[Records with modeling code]
....................
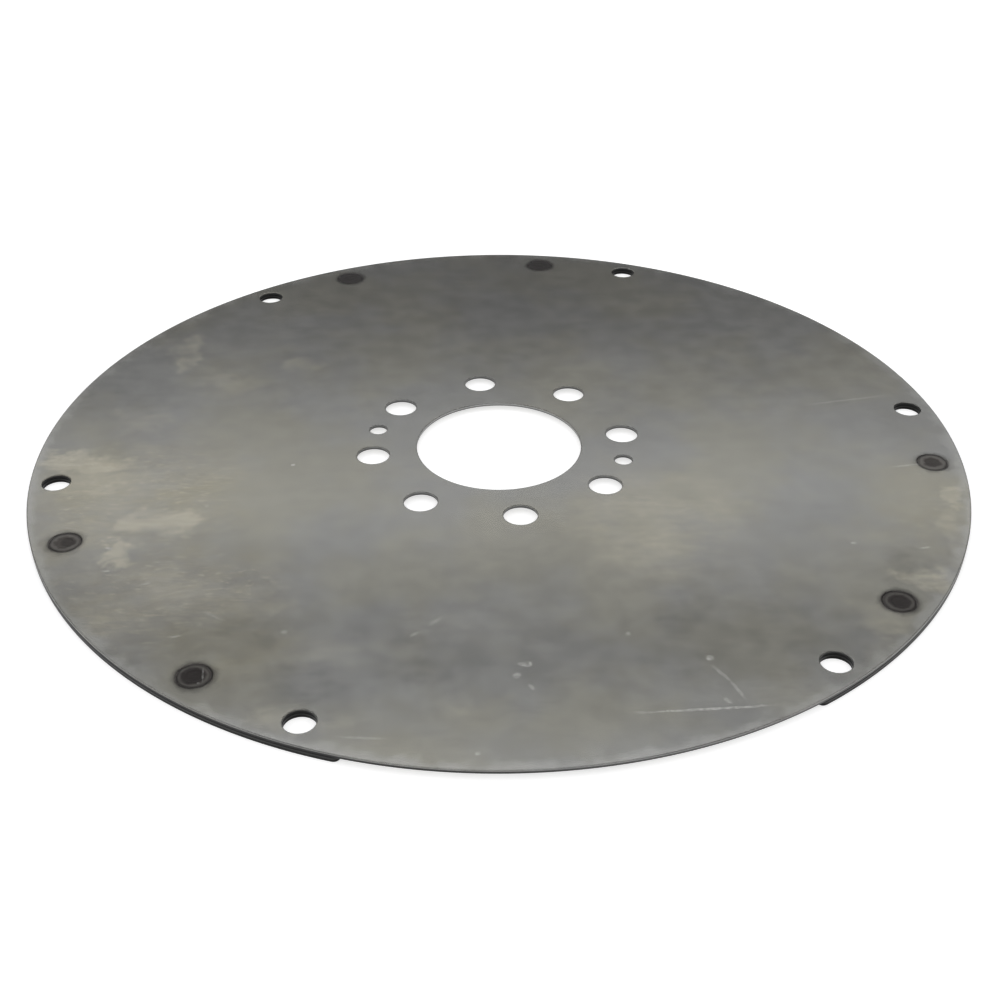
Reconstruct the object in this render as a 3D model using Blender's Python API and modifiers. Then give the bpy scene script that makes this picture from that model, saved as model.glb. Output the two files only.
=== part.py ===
"""Flexplate: a thin steel drive disc with three arc-shaped doublers spot-welded under its rim.

Metres, +Z up. The origin is on the disc's axis, level with the undersides of the doublers, which
the part lies on. One crank bolt hole and one rim bolt hole lie on +X.
"""

import math

import bmesh
import bpy
from mathutils import Vector

# Middle of the disc, where the crankshaft flange bolts on
BORE_DIAMETER = 0.0708
CRANK_BOLT_CIRCLE = 0.1088
CRANK_BOLT_HOLES = 8
CRANK_HOLE_DIAMETER = 0.0138
DOWEL_HOLES = 2
DOWEL_HOLE_DIAMETER = 0.0075

# Rim of the disc, where the converter bolts on
RIM_BOLT_CIRCLE = 0.3722
RIM_HOLE_DIAMETER = 0.0115
RIM_EDGE_MARGIN = 0.0109

# Sheet metal
DISC_THICKNESS = 0.0015
DOUBLER_THICKNESS = 0.0018
SEAT_GAP = 0.0003
EDGE_BREAK = 0.00015

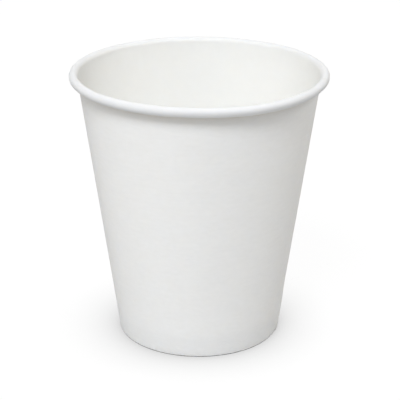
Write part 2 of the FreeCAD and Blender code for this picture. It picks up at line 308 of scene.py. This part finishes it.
def wall_point(turn, point, groove, lap):
    """A point of the section brought to its turn round the cup, with the seam and the waves."""
    x, z, nx, nz, side = point
    angle = SEAM_ANGLE + turn
    in_roll = smooth((z - ROLL_UNDERSIDE) / ROLL_BLEND)
    push = seam_push(z, side, groove, lap, in_roll)
    radius = x + nx * push
    height = z + nz * push

    share = smooth((z - ROLL_WAVE_START) / ROLL_WAVE_BLEND)
    radius += share * (wave(angle, ROLL_WAVES) + PLEAT_SHARE * wave(angle, PLEATS))
    dip = RIM_DIP * math.exp(-((angle - RIM_DIP_ANGLE) / RIM_DIP_WIDTH) ** 2)
    height += share * (wave(angle, ROLL_LIFT) - dip)

    if z > WALL_WAVE_START:
        above = z - WALL_WAVE_START
        radius += wave(angle + z * WALL_WAVE_TWIST, WALL_WAVES) * smooth(above / WALL_WAVE_BLEND)
        aside = (turn - LAP_WIDTH / 2 / x + math.pi) % (2 * math.pi) - math.pi
        flat = math.exp(-(aside / SEAM_FLAT_WIDTH) ** 2) * (1 - in_roll)
        radius -= SEAM_FLAT * flat * smooth(above / SEAM_FLAT_BLEND)
    return (radius * math.cos(angle) * MM, radius * math.sin(angle) * MM, height * MM)


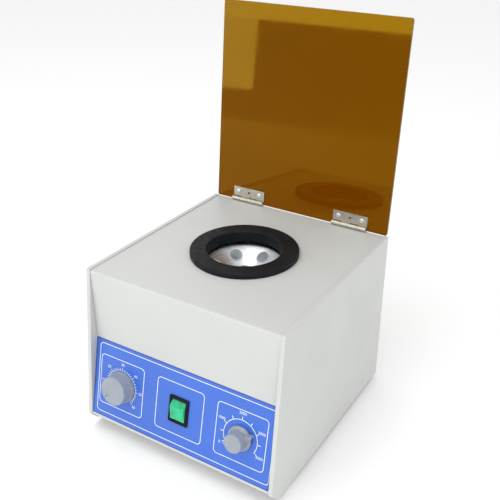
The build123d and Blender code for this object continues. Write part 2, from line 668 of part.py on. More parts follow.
def control_group():
    """Timer, speed control and power switch."""
    back = -SHEET
    bore = SPINDLE_RADIUS + RUNNING_GAP
    clockwork = Pos(0, 0, back - 15) * Box(42, 42, 30)
    clockwork = chamfer(clockwork.edges().filter_by(Axis.Z), 5)
    body = clockwork + cylinder(TIMER_BUSH, back, BUSH_TOP) - cylinder(bore, back - 20, 6)
    parts["timer_body"] = TIMER * body
    parts["timer_shaft"] = TIMER * cylinder(SPINDLE_RADIUS, back - 19, SPINDLE_SEAT)
    knob = timer_knob() - cylinder(2 * TIMER_BUSH + 0.4, 0.5, 5.5)
    parts["timer_knob"] = TIMER * Rot(0, 0, TIMER_ZERO) * knob
    parts["timer_nut"] = TIMER * Pos(0, 0, LABEL_THICKNESS) * hex_nut(TIMER_BUSH, 2.0)

    pot = cylinder(12.0, back - 11, back) + block((-9, 9), (-20, -8), (back - 4, back - 2.4))
    pot += cylinder(SPEED_BUSH, back, BUSH_TOP)
    pot -= cylinder(bore, back - 8, 6)
    parts["speed_control_body"] = SPEED * pot
    parts["speed_shaft"] = SPEED * cylinder(SPINDLE_RADIUS, back - 7, SPINDLE_SEAT + 1)
    knob = speed_knob() - cylinder(2 * SPEED_BUSH + 1, 0.5, 5.2)
    parts["speed_knob"] = SPEED * Rot(0, 0, SPEED_ZERO) * knob
    parts["speed_nut"] = SPEED * Pos(0, 0, LABEL_THICKNESS) * hex_nut(SPEED_BUSH, 2.0)

    parts["switch_housing"] = SWITCH * switch_housing()
    parts["power_rocker"] = SWITCH * Pos(0, 0, ROCKER_AXIS) * rocker()


def switch_housing():
    """Switch body with its bezel and the open well that the rocker tilts in."""
    bezel = extrude(RectangleRounded(BEZEL[0], BEZEL[1], 1.6), 2.2)
    bezel = chamfer(bezel.edges().group_by(Axis.Z)[-1], 0.7)
    bezel = Pos(0, 0, LABEL_THICKNESS) * bezel
    body = Pos(0, 0, -11) * Box(SWITCH_CUTOUT[0], SWITCH_CUTOUT[1], 23)
    housing = bezel + body
    housing -= Pos(0, 0, -3) * Box(WELL[0], WELL[1], 12)
    socket = Rot(0, 90, 0) * Cylinder(TRUNNION_RADIUS + RUNNING_GAP, WELL[0] + 1.6)
    housing -= Pos(0, 0, ROCKER_AXIS) * socket
    for x in (-6, 0, 6):
        housing += block((x - 0.4, x + 0.4), (-3, 3), (-31, -22.4))
    return housing


def rocker():
    """Peaked rocker pressed in at its upper end: a short steep wing above the peak, a long face
    below it, and two stub trunnions.  Its outline is (up the panel, out of the panel)."""
    face = [(11.9, 2.0), (4.6, 7.2), (-11.6, 4.2)]
    belly = [(-11.0, -2.5), (-4.0, -5.0), (4.0, -5.0), (11.2, -1.5)]
    section = Plane.YZ * make_face(Polyline(*face, *belly, close=True))
    body = extrude(section, (WELL[0] - 0.7) / 2, both=True)
    peak = body.edges().filter_by(Axis.X).group_by(Axis.Z)[-1]
    body = fillet(peak, 0.8)
    return body + Rot(0, 90, 0) * Cylinder(TRUNNION_RADIUS, WELL[0] + 1.2)


# ---------------------------------------------------------------- electrics
def control_board():
    """Speed control board on four standoffs, with its heat sink and larger components."""
    x_low, x_high = BOARD_X
    y_low, y_high = BOARD_Y
    deck = BOARD_Z + BOARD_THICKNESS
    board = block(BOARD_X, BOARD_Y, (BOARD_Z, deck))
    corners = [(x, y) for x in (x_low + 5, x_high - 5) for y in (y_low + 5, y_high - 5)]
    for x, y in corners:
        board -= cylinder(M3_HOLE, BOARD_Z - 1, deck + 1, x, y)
    parts["control_board"] = board
    parts["board_standoffs"] = [tube(3.5, M3, FLOOR + SHEET, BOARD_Z, x, y) for x, y in corners]
    parts["board_screws"] = [Pos(x, y, deck) * pan_screw(M3, 6) for x, y in corners]
    sink = block((x_low + 8, x_low + 34), (-2, 1), (deck, deck + 36))
    for index in range(6):
        fin = x_low + 8 + index * 4.9
        sink += block((fin, fin + 1.5), (1, 13), (deck, deck + 36))
    parts["heat_sink"] = sink
    triac = block((x_low + 15, x_low + 25), (-6.5, -2), (deck + 8, deck + 23))
    transformer = block((x_low + 10, x_low + 42), (-44, -18), (deck, deck + 26))
    capacitor = cylinder(6.5, deck, deck + 22, x_low + 45, -9)
    terminals = block((x_low + 12, x_low + 46), (y_high - 16, y_high - 5), (deck, deck + 12))
    parts["board_components"] = [triac, transformer, capacitor, terminals]


def mains_inlet():
    """Three-pole inlet with a keyed mouth, three blades and two screws."""
    x, z = INLET
    flange = block((x - 24, x + 24), (HALF_D, HALF_D + 2.4), (z - 11.5, z + 11.5))
    flange = fillet(flange.edges().filter_by(Axis.Y), 3)
    inlet = flange + block((x - 13.8, x + 13.8), (HALF_D - 18, HALF_D), (z - 10.1, z + 10.1))
    mouth = block((x - 12.2, x + 12.2), (HALF_D - 14, HALF_D + 4), (z - 8.2, z + 8.2))
    mouth = chamfer(mouth.edges().filter_by(Axis.Y).group_by(Axis.Z)[-1], 4.5)
    inlet -= mouth
    for side in (-1, 1):
        inlet -= aim((x + side * 20, HALF_D, z), (0, 1, 0)) * Cylinder(M3_HOLE, 8)
    blades = []
    for dx, dz in ((-7, -1.5), (0, 2.5), (7, -1.5)):
        blade = block((x + dx - 1, x + dx + 1), (HALF_D - 26, HALF_D - 4), (z + dz - 2, z + dz + 2))
        blades.append(blade)
        inlet -= blade
    parts["mains_inlet"] = inlet
    parts["inlet_blades"] = blades
    screws = []
    for side in (-1, 1):
        screws.append(aim((x + side * 20, HALF_D + 2.4, z), (0, 1, 0)) * pan_screw(M3, 9))
        m3_nuts.append(aim((x + side * 20, HALF_D - SHEET, z), (0, -1, 0)) * hex_nut(M3, 2.4))
    parts["inlet_screws"] = screws


def fuse():
    """Screw-cap fuse holder in the rear panel."""
    rear = aim((FUSE[0], HALF_D, FUSE[1]), (0, 1, 0))
    holder = cylinder(8.0, 0, 2) + cylinder(FUSE_RADIUS, -28, 0) - cylinder(4.6, -26, 3)
    parts["fuse_holder"] = rear * holder
    cap = cylinder(6.8, 2, 8)
    cap = chamfer(cap.edges().group_by(Axis.Z)[-1], 0.8)
    for cut in around(cylinder(0.6, 2.6, 9, 6.9), 20):
        cap -= cut
    cap -= block((-5, 5), (-0.6, 0.6), (6.8, 9))
    parts["fuse_cap"] = rear * (cap + cylinder(4.4, -8, 2))
    parts["fuse_link"] = rear * cylinder(2.5, -25, -8)


# ---------------------------------------------------------------- assembly and export
def solids_of(piece):
    """A piece as a list of solids, whether it is one shape or a group."""
    group = piece if isinstance(piece, list) else [piece]
    return [solid for shape in group for solid in shape.solids()]


def main():
    case()
    parts["opening_ring"] = opening_ring()
    parts["control_label"] = control_label()
    hinges_and_lid()
    rotor_group()
    motor_frame()
    motor_fittings()
    chamber()
    control_group()
    control_board()
    mains_inlet()
    fuse()
    parts["m3_nuts"] = m3_nuts
    parts["m4_nuts"] = m4_nuts
    os.makedirs("parts", exist_ok=True)
    whole = Compound(children=[Compound(children=solids_of(piece)) for piece in parts.values()])
    box = whole.bounding_box()
    shift = -(box.min.Y + box.max.Y) / 2
    for name, piece in parts.items():
        placed = [Pos(0, shift, 0) * solid for solid in solids_of(piece)]
        shape = placed[0] if len(placed) == 1 else Compound(children=placed)
        export_step(shape, f"parts/{name}.step")
    print("origin shift along Y:", round(shift, 6), "nodes:", len(parts))


main()
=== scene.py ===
"""Looks for the small benchtop centrifuge: camera, light, printed panel and a finish for every
piece.  Metres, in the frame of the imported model."""
import bmesh
import bpy
import json
import math
from mathutils import Matrix, Vector


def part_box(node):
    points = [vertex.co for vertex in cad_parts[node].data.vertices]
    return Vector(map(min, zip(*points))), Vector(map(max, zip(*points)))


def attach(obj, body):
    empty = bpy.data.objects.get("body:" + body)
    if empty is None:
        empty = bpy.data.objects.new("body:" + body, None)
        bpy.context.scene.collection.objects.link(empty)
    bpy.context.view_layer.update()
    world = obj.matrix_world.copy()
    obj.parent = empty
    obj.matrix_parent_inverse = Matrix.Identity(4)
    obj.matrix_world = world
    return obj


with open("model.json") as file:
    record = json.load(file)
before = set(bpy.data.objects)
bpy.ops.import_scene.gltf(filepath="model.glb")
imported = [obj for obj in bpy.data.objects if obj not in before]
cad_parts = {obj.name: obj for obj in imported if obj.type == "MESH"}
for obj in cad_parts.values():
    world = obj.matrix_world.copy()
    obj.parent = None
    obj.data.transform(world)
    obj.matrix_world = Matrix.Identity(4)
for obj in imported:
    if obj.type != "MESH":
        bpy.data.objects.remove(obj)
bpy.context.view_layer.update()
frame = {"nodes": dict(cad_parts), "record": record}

MM = 0.001

# ---------------------------------------------------------------- camera
CAMERA_PLACE = Vector((0.4124, -0.6495, 0.6130))
CAMERA_AZIMUTH = 30.64           # degrees to the right of straight on
CAMERA_ELEVATION = 25.77
CAMERA_ROLL = 0.69
CAMERA_LENS = 52.44
CAMERA_SHIFT = (-0.0288, -0.0387)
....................
Problem description: Retype the portion of the data above that starts on the line with "shift = -(box.min.Y + box.max.Y) / 2" and finishes on the line with "imported = [obj", including both of those lines.

Problem solution:
    shift = -(box.min.Y + box.max.Y) / 2
    for name, piece in parts.items():
        placed = [Pos(0, shift, 0) * solid for solid in solids_of(piece)]
        shape = placed[0] if len(placed) == 1 else Compound(children=placed)
        export_step(shape, f"parts/{name}.step")
    print("origin shift along Y:", round(shift, 6), "nodes:", len(parts))


main()
=== scene.py ===
"""Looks for the small benchtop centrifuge: camera, light, printed panel and a finish for every
piece.  Metres, in the frame of the imported model."""
import bmesh
import bpy
import json
import math
from mathutils import Matrix, Vector


def part_box(node):
    points = [vertex.co for vertex in cad_parts[node].data.vertices]
    return Vector(map(min, zip(*points))), Vector(map(max, zip(*points)))


def attach(obj, body):
    empty = bpy.data.objects.get("body:" + body)
    if empty is None:
        empty = bpy.data.objects.new("body:" + body, None)
        bpy.context.scene.collection.objects.link(empty)
    bpy.context.view_layer.update()
    world = obj.matrix_world.copy()
    obj.parent = empty
    obj.matrix_parent_inverse = Matrix.Identity(4)
    obj.matrix_world = world
    return obj


with open("model.json") as file:
    record = json.load(file)
before = set(bpy.data.objects)
bpy.ops.import_scene.gltf(filepath="model.glb")
imported = [obj for obj in bpy.data.objects if obj not in before]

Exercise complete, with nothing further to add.